The strongest target packages share characteristics:

  • Near term targets covering Scope 1, 2, and material Scope 3 categories with 1.5 degree aligned ambition.
  • Long term net zero target by 2050 or earlier, validated to the SBTi Net Zero Standard.
  • Sector specific decarbonisation methodology where applicable (e.g., FLAG for food and agriculture).
  • Supplier engagement target: a percentage of Scope 3 suppliers required to set SBTi targets within a defined timeline.
  • Clear baseline year and methodology documentation that aligns with the GHG Protocol categories CDP uses.

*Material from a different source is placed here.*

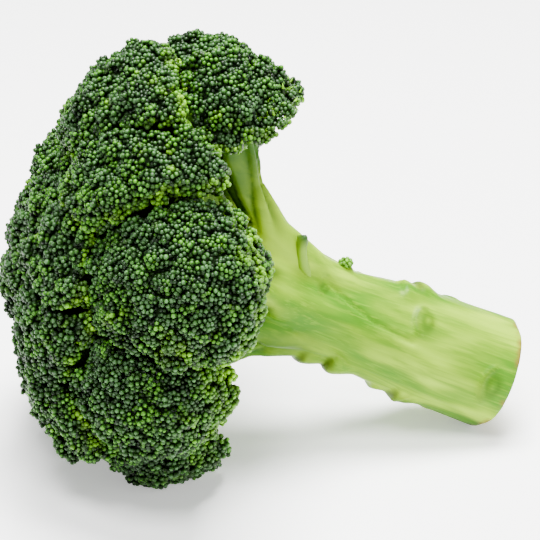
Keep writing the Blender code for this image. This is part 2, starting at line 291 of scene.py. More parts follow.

Companies that align their inventory architecture with SBTi requirements from the start avoid the most common cause of delay: discovering the data does not support the target ambition during validation.

Where Dcycle fits

The data work that supports both SBTi validation and CDP scoring is the same: a complete, verifiable, GHG Protocol aligned inventory across Scope 1, 2, and 3. Dcycle is built around this architecture. Companies use the platform to build the baseline, monitor progress against validated targets, and produce the evidence that CDP scorers and SBTi validators expect.

If you are planning your SBTi commitment or already in validation, see how Dcycle accelerates the inventory work and CDP submission together by requesting a demo. For broader context, the resource hub covers CSRD and other frameworks where the same target architecture applies.

Final thought

SBTi is not just a sustainability commitment. It is the single highest leverage decision a company can make for its CDP score, its investor relationships, and its readiness for regulations like CSRD that increasingly cross reference science based ambition. The companies that approach it as a multi year programme, not a single submission, are the ones that reach and stay on the A list.